Towards mapping soil carbon landscapes: Issues of sampling scale and transferability

Miller, B.A., S. Koszinski, W. Hierold, B. Schröder, M. Wehrhan, and M. Sommer. 2015. Towards mapping soil carbon landscapes: issues of sampling scale and transferability. Soil and Tillage Research: in press. doi:10.1016/j.still.2015.07.004.


The conversion of point observations to a geographic field is a necessary step in soil mapping. For pursuing goals of mapping soil carbon at the landscape scale, the relationships between sampling scale, representation of spatial variation, and accuracy of estimated error need to be considered. This study examines the spatial patterns and accuracy of predictions made by different spatial modelling methods on sample sets taken at two different scales. These spatial models are then tested on independent validation sets taken at three different scales. Each spatial modelling method produced similar, but unique, maps of soil organic carbon content (SOC%). Kriging approaches excelled at internal spatial prediction with more densely spaced sample points. Because kriging depends on spatial autocorrelation, kriging performance was naturally poor in areas of spatial extrapolation. In contrast, the spatial regression approaches tested could continue to perform well in spatial extrapolation areas. However, the problem of induction allowed the potential for problems in some areas, which was less predictable.
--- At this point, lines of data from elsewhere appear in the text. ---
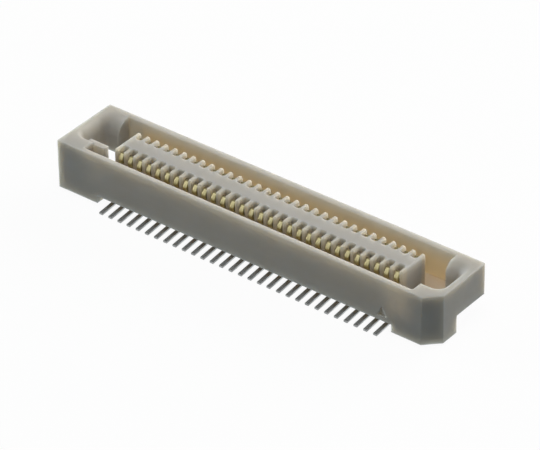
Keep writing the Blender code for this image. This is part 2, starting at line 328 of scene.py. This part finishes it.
def outline(corners, radii, inset=0.0, steps=7):
    """Anticlockwise outline with round corners, moved inwards by the inset.

    Moving both sides of a corner inwards by d moves the corner by d * (n1 + n2) / (1 + n1.n2),
    with n1 and n2 the inward normals, and takes d from the radius of an outer corner.
    """
    corners = np.asarray(corners, float)
    arrive, leave = turns(corners)
    first, second = left_of(arrive), left_of(leave)
    moved = corners + inset * (first + second) / (1 + np.sum(first * second, axis=1))[:, None]
    outer = cross(arrive, leave) > 0
    radii = np.broadcast_to(radii, len(corners)) + np.where(outer, -inset, inset)
    return corner_arcs(moved, arrive, leave, np.maximum(radii, SMALLEST_RADIUS), steps).reshape(-1, 2)


def bent_line(corners, radii, steps=9):
    """Open line through the corners, with an arc at each inner one."""
    corners = np.asarray(corners, float)
    sides = np.diff(corners, axis=0)
    sides /= np.linalg.norm(sides, axis=1, keepdims=True)
    arcs = corner_arcs(corners[1:-1], sides[:-1], sides[1:], np.asarray(radii), steps)
    return np.concatenate((corners[:1], arcs.reshape(-1, 2), corners[-1:]))


def upright(corners, radii, profile, steps=7):
    """Rings of an upright block: at each (inset, z) of the profile, the outline moved in by it."""
    levels = [np.insert(outline(corners, radii, inset, steps), 2, z, axis=1) for inset, z in profile]
    return np.array(levels)


def quarter(inset, z, radius, start, end, steps=6):
    """Profile points (inset, z) of an arc about a centre, from one angle to another."""
    angle = np.linspace(start, end, steps)
    return np.column_stack((inset + radius * np.cos(angle), z + radius * np.sin(angle)))


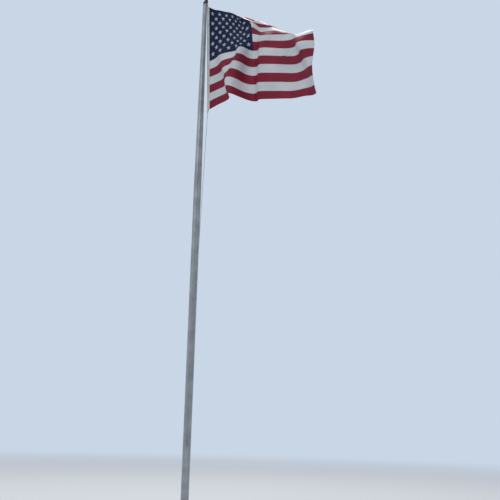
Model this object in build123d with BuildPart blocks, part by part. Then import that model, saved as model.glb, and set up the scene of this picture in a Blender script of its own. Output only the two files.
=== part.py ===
from build123d import *

import math
import os

# Shaft: a straight butt, then a straight taper up to the top
EXPOSED_HEIGHT = 10668.0
BUTT_DIAMETER = 152.4
TOP_DIAMETER = 88.9
WALL = 4.78
TAPER_LENGTH = 4191.0

# Flash collar, spun from sheet, standing on the ground round the butt
COLLAR_DIAMETER = 356.0
COLLAR_HEIGHT = 76.0
COLLAR_SHEET = 2.0
COLLAR_LIP = 8.0
COLLAR_FOOT_SLOPE = 0.9
COLLAR_NECK_SLOPE = 0.12
COLLAR_NECK_PULL = 0.9
COLLAR_SHAFT_GAP = 0.4

# Clearances
SEAT = 0.3
RUNNING = 0.1
SLIDING = 0.05

# Spindle base, plugged into the shaft's top
BASE_FLANGE_OVERHANG = 1.5
BASE_FLANGE_THICKNESS = 10.0
BASE_FLANGE_CHAMFER = 2.5
SPIGOT_LENGTH = 70.0
SPINDLE_DIAMETER = 25.4
SPINDLE_SHANK_DIAMETER = 16.0
SPINDLE_SHANK_LENGTH = 40.0
SPINDLE_LENGTH = 48.0
SPINDLE_CHAMFER = 1.5
WASHER_THICKNESS = 3.0
WASHER_DIAMETER = 60.0

# Turning truck with one sheave hung on its side
SHEAVE_AZIMUTH = -45.0
SHEAVE_DIAMETER = 64.0
SHEAVE_THICKNESS = 13.0
SHEAVE_OFFSET = 48.5
SHEAVE_RISE = 47.0
SHEAVE_SIDE_GAP = 1.0
SHEAVE_GROOVE_GAP = 0.4
ROPE_BELOW_RIM = 1.0
BUSH_DIAMETER = 18.0
AXLE_DIAMETER = 12.0
AXLE_HEAD_ACROSS_FLATS = 19.0
AXLE_HEAD_THICKNESS = 7.0
AXLE_SPINDLE_GAP = 2.75
CHEEK_THICKNESS = 5.5
CHEEK_RADIUS = 30.0
BRIDGE_HALF_WIDTH = 20.0
BRIDGE_CLEARANCE = 3.0
BRIDGE_THICKNESS = 9.0
BONNET_DIAMETER = 92.0
BONNET_SKIRT = 8.0
BONNET_MIDDLE_DIAMETER = 77.3
BONNET_MIDDLE_RISE = 49.7
BONNET_SHOULDER_DIAMETER = 40.0
BONNET_SHOULDER_RISE = 72.0
BONNET_HEIGHT = 84.0
SPINDLE_HEADROOM = 2.0
STEM_SOCKET_DEPTH = 18.0

# Ball finial
STEM_DIAMETER = 19.0
LOCKNUT_ACROSS_FLATS = 32.0
LOCKNUT_THICKNESS = 11.0
BALL_DIAMETER = 152.4
BALL_SHEET = 1.6
BALL_STANDOFF = 83.0
NECK_HEIGHT = 30.0
NECK_BASE_DIAMETER = 26.0
NECK_TOP_DIAMETER = 62.0
NECK_COLLAR_HEIGHT = 10.5
NECK_CUP_DEPTH = 15.2
STEM_PAST_BALL_CENTRE = 20.0

# Halyard rope, and the flag's hoist line from its top corner
ROPE_DIAMETER = 8.0
HOIST = 2390.0
FLY = 3600.0
HOIST_TOP_X = 54.0
HOIST_TOP_Y = -15.0
HOIST_BELOW_SHAFT_TOP = 83.0
HOIST_LEAN_X = 95.0
HOIST_LEAN_Y = -30.0

# Heading strip and its grommets
HEADING_WIDTH = 45.0
HEADING_THICKNESS = 4.0
HEADING_YAW = 29.0
GROMMET_INSET = 20.0
GROMMET_BORE = 16.0
GROMMET_OUTER_DIAMETER = 28.0
GROMMET_BARREL_WALL = 1.8
GROMMET_FLANGE = 1.3

# Snap hooks
UPPER_SNAP_SWING = 9.0
LOWER_SNAP_SWING = 15.0
SNAP_WIRE = 6.0
SNAP_HALF_WIDTH = 8.0
SNAP_BEND = 7.6
SNAP_LENGTH = 40.0
SNAP_NOSE = 13.0
SNAP_SHOULDER = 9.0
GATE_WIRE = 4.0
SWIVEL_DIAMETER = 12.0
SWIVEL_LENGTH = 8.0
EYE_RADIUS = 8.0
EYE_WIRE = 5.6
KNOT_DIAMETER = 18.0
KNOT_TURNS = 3

# Cleat on the shaft
CLEAT_AZIMUTH = -100.0
CLEAT_HEIGHT = 1390.0
CLEAT_LENGTH = 228.0
CLEAT_STANDOFF = 29.0
CLEAT_HORN_DEPTH = 14.0
CLEAT_HORN_WIDTH = 19.0
CLEAT_TIP_DEPTH = 8.0
CLEAT_TIP_WIDTH = 11.0
CLEAT_BASE_LENGTH = 84.0
CLEAT_BASE_WIDTH = 26.0
CLEAT_WAIST_LENGTH = 66.0
CLEAT_WAIST_WIDTH = 18.0
CLEAT_SCREW_SPACING = 44.0
CLEAT_SCREW_DIAMETER = 6.35
CLEAT_SCREW_HEAD_DIAMETER = 12.0
CLEAT_SCREW_HEAD_DEPTH = 4.0
CLEAT_BOW = 6.0
CLEAT_HALF_WAY_WIDTH = 16.3
CLEAT_HALF_WAY_DEPTH = 12.3
CLEAT_FOOT_SINK = 3.0
CLEAT_WAIST_SINK = 4.2
CLEAT_CORNER_SHARE = 0.45

# Runs of the halyard: straight off the sheave, out of each knot, and down onto the cleat
LEAD_STRAIGHT = 24.0
LEAD_INTO_KNOT = 9.0
HAUL_STRAIGHT = 36.0
DOWNHAUL_FROM_KNOT = 30.0
CLEAT_RUN_IN = 60.0
HITCH_SPREAD = 10.0
HITCH_ARRIVAL = 190.0
HITCH_ARRIVAL_STANDOFF = 121.0
FILLET_SHARE = 0.45

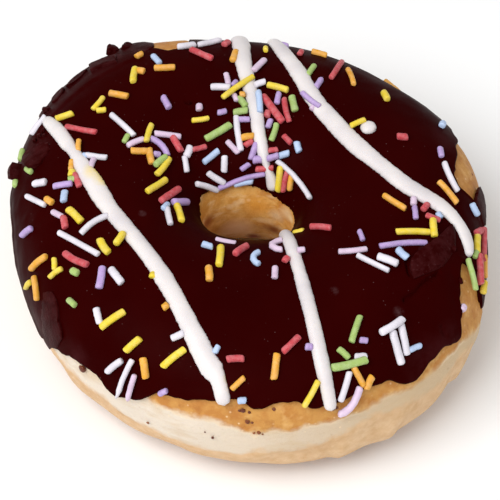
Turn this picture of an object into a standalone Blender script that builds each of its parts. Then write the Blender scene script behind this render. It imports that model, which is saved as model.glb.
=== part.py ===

This problem also existed for the kriging approaches. Spatial phenomena occurring between sampling points could also be missed by kriging models. Use of covariates with kriging can help, but the requirement of capturing the full feature space in the map remains. Methods that utilize spatial association, such as spatial regression, can map soil properties for landscape scales at a high resolution, but are highly dependent on the inclusion of the full attribute space in the calibration of the model and the availability of transferable covariates.